I guess you could say she was a bit of a feminist, although she disliked people saying so, insisting that women were not just equal but were actually far better than men.

I do remember her coming home one evening after the annual newspaper awards and railing that the judges had decided to tie her in first place for “Journalist of the Year” with an undeserving man just because they couldn’t deal with the fact that it would have gone solely to a woman. It mystified me at the time because there was already a whole wall of plaques in her working library.

  A Reina Elena from the 1960s, from @Fashionable_Filipinas on Instagram

She would also pioneer the art of the historical column, a sly device she would use to comment on the bewildering world of Philippine politics without actually having to name names.

I discovered, thanks to mining the archives of the Lopez Museum and Library, that she had begun this as early as 1951 with a column called “The Good Old Days” in the Weekly Women’s Magazine. Here, she juxtaposed vintage photographs of Manila and the Manileños to add context to current events.

This would be a recurring theme of her columns until finally, in the 1970s, it became the whole show: with columns called “History Today” in the Times Journal and “Playback: A Historical Review” for the Archipelago magazine.

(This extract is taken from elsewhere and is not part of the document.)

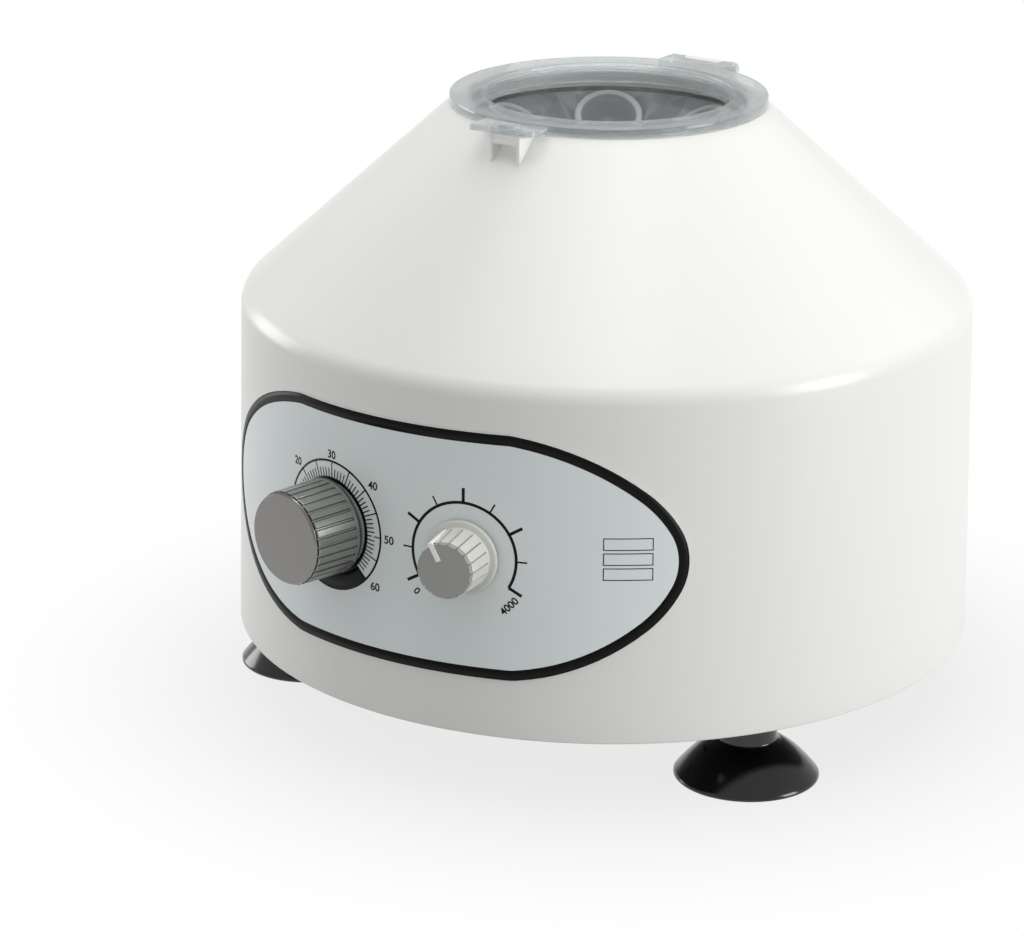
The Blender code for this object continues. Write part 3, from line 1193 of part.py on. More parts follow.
def make_gland(finishes):
    """Cable gland in the back wall: body, dome cap and inside nut, bored for the lead."""
    wall = facing_out(drum_radius(H_GLAND), BACK, H_GLAND)
    bore = GLAND_BORE_RADIUS
    inside = inner_face(H_GLAND, GLAND_FLANGE_RADIUS, GLAND_FLANGE_RADIUS)
    face = SEAT_GAP + GLAND_FLANGE_RADIUS * DRUM_DRAFT
    front = face + GLAND_FLANGE
    body = extruded("gland_body", hexagon(GLAND_FLANGE_RADIUS), face, front,
                    finishes["black_plastic"], wall)
    add(body, rod("thread", GLAND_THREAD_RADIUS, inside - GLAND_THREAD_REACH, face + 1, COARSE_COUNT,
                  matrix=wall))
    add(body, rod("nipple", GLAND_NIPPLE_RADIUS, front - 1, front + GLAND_NIPPLE, COARSE_COUNT - 4,
                  matrix=wall))
    cut(body, rod("bore", bore, inside - GLAND_THREAD_REACH - 1, front + GLAND_NIPPLE + 1, SMALL_COUNT,
                  matrix=wall))

    low = front + SEAT_GAP
    high = low + GLAND_CAP_LENGTH
    round_off = 3.0
    socket = GLAND_NIPPLE_RADIUS + SEAT_GAP
    deep = front + GLAND_NIPPLE + SEAT_GAP
    turned("gland_cap",
           [(bore, high), (GLAND_CAP_RADIUS - round_off, high),
            (GLAND_CAP_RADIUS - round_off * 0.3, high - round_off * 0.3),
            (GLAND_CAP_RADIUS, high - round_off), (GLAND_CAP_RADIUS, low), (socket, low),
            (socket, deep), (bore, deep)], COARSE_COUNT, finishes["black_plastic"], wall)

    nut = extruded("gland_locknut", hexagon(GLAND_FLANGE_RADIUS), inside - GLAND_NUT_HEIGHT,
                   inside, finishes["black_plastic"], wall)
    cut(nut, rod("bore", GLAND_THREAD_RADIUS + THREAD_GAP, inside - GLAND_NUT_HEIGHT - 1,
                 inside + 1, COARSE_COUNT, matrix=wall))


def main():
    for thing in list(bpy.data.objects):
        bpy.data.objects.remove(thing)
    finishes = make_finishes()

    make_housing(finishes)
    make_base_plate(finishes)
    make_feet(finishes)
    make_screws(finishes)
    make_chamber_floor(finishes)
    make_latch_keeper(finishes)
    make_control_panel(finishes)
    make_hinge_pin(finishes)
    make_motor(finishes)
    make_timer(finishes)
    make_speed(finishes)
    make_board(finishes)
    make_gland(finishes)

    lid = make_lid(finishes)
    carry(pivot("lid_axis", hinge_frame()), [lid])
    spinning = make_rotor(finishes)
    spinning += [bpy.data.objects["motor_shaft"], bpy.data.objects["motor_armature"]]
    carry(pivot("spin_axis", Matrix()), spinning)


main()
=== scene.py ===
"""Looks of the bench centrifuge: fine surfaces, finishes, stage and camera round its frame.

Everything is in metres in the frame of the model: the origin is on the spin axis at bench
level, +Z is up and the control panel faces -Y. A place on the drum is written as (along, height):
the way round the skin from the front line, to the viewer's right, and the height above the bench.
"""
import json
import math

import bmesh
import bpy
import numpy as np
from bpy.props import FloatProperty, FloatVectorProperty, IntProperty, PointerProperty
from mathutils import Matrix, Vector


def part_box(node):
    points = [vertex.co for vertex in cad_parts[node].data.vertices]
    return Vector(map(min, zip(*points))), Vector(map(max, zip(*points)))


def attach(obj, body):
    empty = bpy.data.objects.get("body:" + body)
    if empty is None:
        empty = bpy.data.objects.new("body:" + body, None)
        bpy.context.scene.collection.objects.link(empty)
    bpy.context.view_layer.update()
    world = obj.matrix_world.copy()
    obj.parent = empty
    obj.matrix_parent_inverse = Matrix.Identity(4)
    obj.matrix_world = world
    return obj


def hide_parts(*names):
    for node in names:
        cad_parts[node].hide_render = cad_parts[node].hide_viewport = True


bl_info = {
    "name": "Bench centrifuge looks",
    "version": (1, 0, 0),
    "blender": (4, 5, 0),
    "location": "View3D > Sidebar > Centrifuge",
    "description": "Fine surfaces and finishes of a butterfat centrifuge round its frame",
    "category": "Object",
}

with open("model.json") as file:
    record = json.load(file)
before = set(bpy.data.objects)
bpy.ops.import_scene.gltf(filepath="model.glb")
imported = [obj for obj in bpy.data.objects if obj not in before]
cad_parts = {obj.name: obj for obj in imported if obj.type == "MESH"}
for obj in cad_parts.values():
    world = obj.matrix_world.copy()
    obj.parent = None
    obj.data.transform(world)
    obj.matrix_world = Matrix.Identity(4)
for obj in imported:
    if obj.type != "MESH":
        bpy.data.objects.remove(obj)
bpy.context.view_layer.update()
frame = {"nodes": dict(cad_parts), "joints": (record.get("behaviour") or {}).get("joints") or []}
JOINTS = {joint["name"]: joint for joint in frame["joints"]}

MM = 0.001
SEAT_GAP = 0.3 * MM        # between two still pieces that touch
MERGE = 2e-7               # points closer than this are one point
BUSH_HOLE = 4.8 * MM       # radius of the openings for the two controls
PRINT_GAP = 0.01 * MM      # between the overlay's film and the underside of its print

# Read from the frame
DRUM_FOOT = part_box("housing")[0].z
DRUM_FOOT_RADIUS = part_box("housing")[1].x
HINGE = Vector(JOINTS["lid_hinge"]["pos_m"])
TIMER = Vector(JOINTS["timer_turn"]["pos_m"])
SPEED = Vector(JOINTS["speed_turn"]["pos_m"])
TIMER_OUT = Vector(JOINTS["timer_turn"]["axis"])
SPEED_OUT = Vector(JOINTS["speed_turn"]["axis"])
HINGE_RADIUS = 2.9 * MM
POINTER_TURN = math.radians(118)   # at rest, counter-clockwise from 3 o'clock
LID_TOP = HINGE.z + HINGE_RADIUS

# Mouths of the tubes, as in the frame
TUBE_COUNT = 6
TUBE_TILT = math.radians(34.0)
TUBE_CIRCLE = 36.0 * MM
TUBE_MOUTH = DRUM_FOOT + 175.0 * MM
TUBE_FIRST = 32.3          # degrees from the front, counter-clockwise from above


# Colours and sizes that a user would change

def linear(hex_colour):
    """An sRGB hex colour as linear red, green and blue."""
    parts = [int(hex_colour[i:i + 2], 16) / 255 for i in (0, 2, 4)]
    return tuple(c / 12.92 if c <= 0.04045 else ((c + 0.055) / 1.055) ** 2.4 for c in parts)


def length(name, description, default):
    return FloatProperty(name=name, description=description, default=default * MM, min=0.0,
                         unit="LENGTH", subtype="DISTANCE", precision=5)


def colour(name, description, default):
    return FloatVectorProperty(name=name, description=description, default=linear(default),
                               size=3, min=0.0, max=1.0, subtype="COLOR")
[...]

I think she was curiously equipped for it because of her own irony-laced background to deal with, as she put it, a “Philippine history full of sophisticated paradoxes: the greatest navigator of the Western world slain in a local dispute between rival chieftains, a national hero who at the last minute decides to go off to bind the wounds of the aggressors in an imperialist war in Cuba, a leader of a would-be republic demanding a dukedom for his services at Biyak-na-Bato. Such perversities add texture and color to the usual platitudes of heroism.”

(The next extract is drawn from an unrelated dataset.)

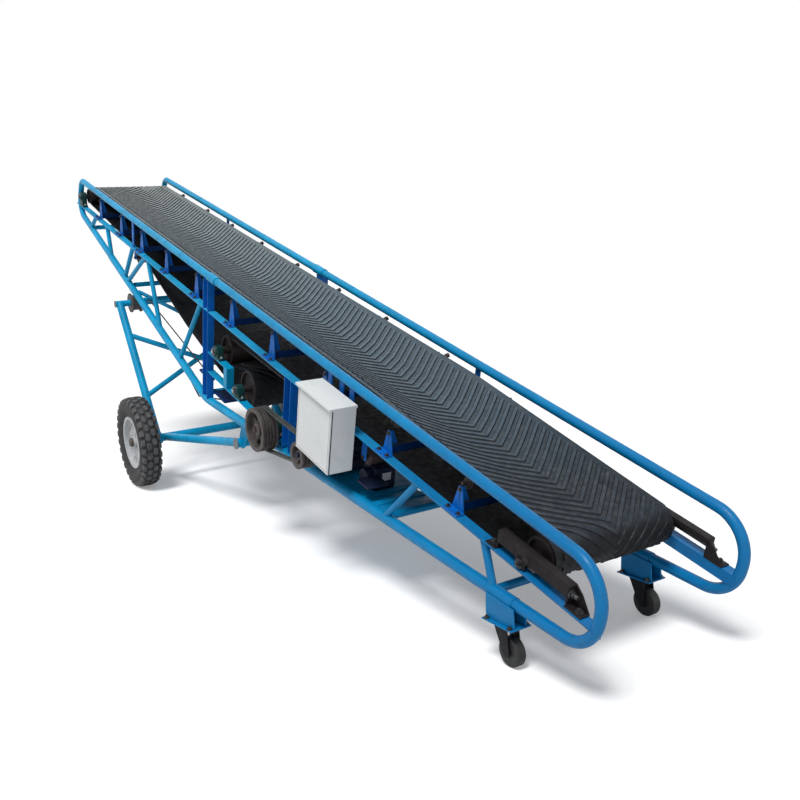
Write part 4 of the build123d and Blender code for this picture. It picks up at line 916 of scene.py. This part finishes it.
form = Form()
low_s, high_s = CASTOR_S - 82, CASTOR_S + 88
side_plate = (
    from_row(CASTOR_X - SADDLE_HALF, CASTOR_TOP),
    from_row(CASTOR_X + SADDLE_HALF, CASTOR_TOP),
    (high_s, boom_n(high_s) - 4),
    (low_s, boom_n(low_s) - 4),
)
for y_span in ((-413, -407), (-353, -347)):
    form.side_prism(side_plate, *y_span)
foot_plate = (
    from_row(CASTOR_X - FOOT_HALF, CASTOR_TOP - FOOT_WALL),
    from_row(CASTOR_X + FOOT_HALF, CASTOR_TOP - FOOT_WALL),
    from_row(CASTOR_X + FOOT_HALF, CASTOR_TOP),
    from_row(CASTOR_X - FOOT_HALF, CASTOR_TOP),
)
form.side_prism(foot_plate, -432, -328)
form.mirror()
form.finish("castor_saddles", AZURE, ("castor_brackets",), bevel=1)
form = Form()
level_up = DECK.to_3x3().inverted() @ Vector((0, 0, 1))
for offset in (-0.072, 0.072):
    for y in (-0.421, -0.339):
        form.bolt(FROM_ROW @ Vector((CASTOR_X + offset, y, CASTOR_TOP)) / MM, level_up, 9)
form.mirror()
form.finish("castor_bolts", ZINC)

# A thin fold round the door's face, painted as a darker grey line of shade, and a dark strip behind the
# door's edge, a painted shadow in the gap
DOOR_S = (4645, 4985)
DOOR_N = (-420, -84)
DOOR_FACE = -542.6
FOLD_INSET = 9
FOLD_WIDTH = 1.6
s0, s1 = DOOR_S[0] + FOLD_INSET, DOOR_S[1] - FOLD_INSET
n0, n1 = DOOR_N[0] + FOLD_INSET, DOOR_N[1] - FOLD_INSET
form = Form()
for s_span, n_span in (
    ((s0, s1), (n0, n0 + FOLD_WIDTH)),
    ((s0, s1), (n1 - FOLD_WIDTH, n1)),
    ((s0, s0 + FOLD_WIDTH), (n0, n1)),
    ((s1 - FOLD_WIDTH, s1), (n0, n1)),
):
    form.block(s_span, (DOOR_FACE - 0.6, DOOR_FACE + 0.3), n_span)
form.finish("door_fold", FOLD_SHADE, body="door")
form = Form()
# Painted shadow: a dark strip in the gap along the door's edge
form.block((DOOR_S[1], DOOR_S[1] + 0.9), (-537, -531.8), DOOR_N)
form.finish("door_gap_shadow", CASTOR)

# Tyres: a carcass with two rows of staggered blocks and shoulder lugs
WHEEL_CENTRE = (2341, -1452)
LUG_COUNT = 30
LUG_PITCH = math.tau / LUG_COUNT
TYRE_Y = 646
TYRE_HALF = (
    (50, 178.5), (50, 194.5), (60, 215), (72, 240), (75, 262), (73, 284), (66, 302), (52, 318), (30, 325),
)
MIDDLE_BLOCK = ((-0.30, 2), (-0.45, 18), (-0.32, 38), (0.26, 40), (0.40, 20), (0.24, 4))
SHOULDER_LUG = ((-0.36, 46), (-0.30, 71), (0.30, 71), (0.36, 46))
BLOCK_SHRINK = 0.88
CROWN_HALF = 40


def turned(corners):
    """The same corners half a turn round, for the tread's other side."""
    return [(-share, -y) for share, y in reversed(corners)]


def tread_block(tread, tyre_y, turn, corners, inner, outer):
    """A block with (turn share, y) corners, a little smaller at its outer radius."""
    middle_turn = sum(corner[0] for corner in corners) / len(corners)
    middle_y = sum(corner[1] for corner in corners) / len(corners)
    rings = []
    for radius, keep in ((inner, 1.0), (outer, BLOCK_SHRINK)):
        ring = []
        for share, y in corners:
            angle = turn + (middle_turn + (share - middle_turn) * keep) * LUG_PITCH
            across = middle_y + (y - middle_y) * keep
            drop = 0 if abs(across) < CROWN_HALF else (abs(across) - CROWN_HALF) ** 2 * 0.012
            s = WHEEL_CENTRE[0] + (radius - drop) * math.cos(angle)
            n = WHEEL_CENTRE[1] + (radius - drop) * math.sin(angle)
            ring.append((s, tyre_y + across, n))
        rings.append(ring)
    tread.skin(rings)


def make_tyre(side, sign):
    form, tread = Form(), Form()
    tyre_y = sign * TYRE_Y
    section = [*TYRE_HALF, (0, 327), *((-y, radius) for y, radius in reversed(TYRE_HALF))]
    form.lathe(*WHEEL_CENTRE, [(tyre_y + y, radius) for y, radius in section], 96)
    for index in range(LUG_COUNT):
        turn = LUG_PITCH * index
        tread_block(tread, tyre_y, turn, MIDDLE_BLOCK, 318, 334.6)
        tread_block(tread, tyre_y, turn + LUG_PITCH / 2, turned(MIDDLE_BLOCK), 318, 334.6)
        tread_block(tread, tyre_y, turn + LUG_PITCH / 2, SHOULDER_LUG, 306, 333)
        tread_block(tread, tyre_y, turn, turned(SHOULDER_LUG), 306, 333)
    form.finish(f"{side}_tyre_carcass", TYRE, (f"{side}_tyre",), f"{side}_road_wheel")
    tread.finish(f"{side}_tyre_tread", TREAD, (f"{side}_tyre",), f"{side}_road_wheel", bevel=1.5)


for side, sign in SIDES:
    make_tyre(side, sign)

# Arms of the undercarriage, from the axle to the pivot tube
PIVOT_HALF = 388
TUBE_RADIUS = 30
ARM_RADIUS = 28.5
STUB_RADIUS = 19
form = Form()
for (s, n), half, radius in (
    (WHEEL_CENTRE, 532, TUBE_RADIUS), (WHEEL_CENTRE, 706, STUB_RADIUS), (PIVOT, PIVOT_HALF, TUBE_RADIUS)
):
    form.bar((s, -half, n), (s, half, n), radius, 32)
for side in (-1, 1):
    form.bar((WHEEL_CENTRE[0], side * 440, WHEEL_CENTRE[1]), (PIVOT[0], side * 358, PIVOT[1]), ARM_RADIUS, 32)
form.finish("arm_tubes", AZURE, ("arm_frame",), "arms")

# End caps on the undercarriage's tubes and over the wheels' axle stubs
TOP_TUBE = (1467, boom_n(1467) - 88.8)
for name, (s, n), y, radius, depth, body in (
    ("top_tube_caps", TOP_TUBE, 537, 27, 5, "legs"),
    ("pivot_caps", PIVOT, PIVOT_HALF, 38, 6, "arms"),
):
    form = Form()
    form.bar((s, y, n), (s, y + depth, n), radius, 28)
    form.mirror()
    form.finish(name, CAP_GREY, body=body, bevel=1)
HUB_CAP = ((692, 33), (706, 33), (716, 25), (718, 0.5), (692, 0.5))
for side, sign in SIDES:
    form = Form()
    form.lathe(*WHEEL_CENTRE, [(sign * y, radius) for y, radius in HUB_CAP], 32)
    form.finish(f"{side}_hub_cap", IRON, body=f"{side}_road_wheel")


# Floor, background and light
def make_floor():
    floor_mesh = bpy.data.meshes.new("floor")
    reach = 60
    floor_mesh.from_pydata(
        [(-reach, -reach, 0), (reach, -reach, 0), (reach, reach, 0), (-reach, reach, 0)], [], [(0, 1, 2, 3)]
    )
    floor = bpy.data.objects.new("floor", floor_mesh)
    bpy.context.scene.collection.objects.link(floor)
    material = bpy.data.materials.new("floor")
    material.use_nodes = True
    tree = material.node_tree
    surface = tree.nodes["Principled BSDF"]
    surface.inputs["Base Color"].default_value = (0.8, 0.8, 0.8, 1)
    surface.inputs["Roughness"].default_value = 0.9
    surface.inputs["Specular IOR Level"].default_value = 0.0
    seen = tree.nodes.new("ShaderNodeLightPath")
    strength = tree.nodes.new("ShaderNodeMath")
    strength.operation = "MULTIPLY"
    tree.links.new(seen.outputs["Is Camera Ray"], strength.inputs[0])
    strength.inputs[1].default_value = 0.22
    surface.inputs["Emission Color"].default_value = WHITE
    tree.links.new(strength.outputs[0], surface.inputs["Emission Strength"])
    floor_mesh.materials.append(material)


def make_sky():
    world = bpy.data.worlds.new("studio")
    bpy.context.scene.world = world
    world.use_nodes = True
    tree = world.node_tree
    tree.nodes.clear()
    path = tree.nodes.new("ShaderNodeLightPath")
    shown = path.outputs["Is Camera Ray"]
    for ray in ("Is Transmission Ray", "Is Glossy Ray"):
        either = tree.nodes.new("ShaderNodeMath")
        either.operation = "MAXIMUM"
        tree.links.new(shown, either.inputs[0])
        tree.links.new(path.outputs[ray], either.inputs[1])
        shown = either.outputs[0]
    sky = tree.nodes.new("ShaderNodeBackground")
    sky.inputs["Color"].default_value = (0.92, 0.96, 1, 1)
    sky.inputs["Strength"].default_value = 0.32
    plain = tree.nodes.new("ShaderNodeBackground")
    plain.inputs["Color"].default_value = WHITE
    plain.inputs["Strength"].default_value = 1
    mixed = tree.nodes.new("ShaderNodeMixShader")
    tree.links.new(shown, mixed.inputs[0])
    tree.links.new(sky.outputs[0], mixed.inputs[1])
    tree.links.new(plain.outputs[0], mixed.inputs[2])
    output = tree.nodes.new("ShaderNodeOutputWorld")
    tree.links.new(mixed.outputs[0], output.inputs["Surface"])


def make_lights():
    for name, direction, strength, angle in (
        ("key_light", (-0.25, 0.4, -1), 2.75, 20),
        ("fill_light", (-0.9, 0.5, -0.35), 0.42, 50),
    ):
        lamp = bpy.data.lights.new(name, "SUN")
        lamp.energy = strength
        lamp.angle = math.radians(angle)
        holder = bpy.data.objects.new(name, lamp)
        holder.rotation_mode = "QUATERNION"
        holder.rotation_quaternion = Vector(direction).to_track_quat("-Z", "Y")
        bpy.context.scene.collection.objects.link(holder)


make_floor()
make_sky()
make_lights()
bpy.context.scene.view_settings.view_transform = "Standard"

 Carmen Guerrero Nakpil, pioneering woman political columnist

That background was itself a unique blend of what “could be misleadingly thought to be,” in her words, solely composed of “the Ermita reputation of the conventional, uptight, establishment gentility.”

But that was only one part of the story. The other was that borough’s “certain, deliberately cultivated freedom of spirit. Eastern, Western or whatever it has become smart to call it — which has always existed side by side with it and perhaps has been there longer.” I daresay it was this combination of sulphur and salt that made her writing incisive but also highly engaging.

 Carmen Guerrero Nakpil at the start of a journalistic career that would produce some 10,000 columns

As she would point out, “Ermita was always — at least to those who’d been there for several generations — campy, reverential of antiquity and peculiar behavior, periodically overrun by the world’s refuse or those who had refused the world.”

The end product, as another well-known Ermita resident, F. Sionil Jose of the iconic Solidaridad Bookstore, would write: “I salute Carmen Guerrero Nakpil for her perspicacity, her candor, her excellence as a writer, which even in her twilight, have not faded with time.

“That takes some doing: passion, longevity, the richness in spirit, whatever, for when she goes, as all of us must go, there goes a sterling, irreplaceable Filipino writer.”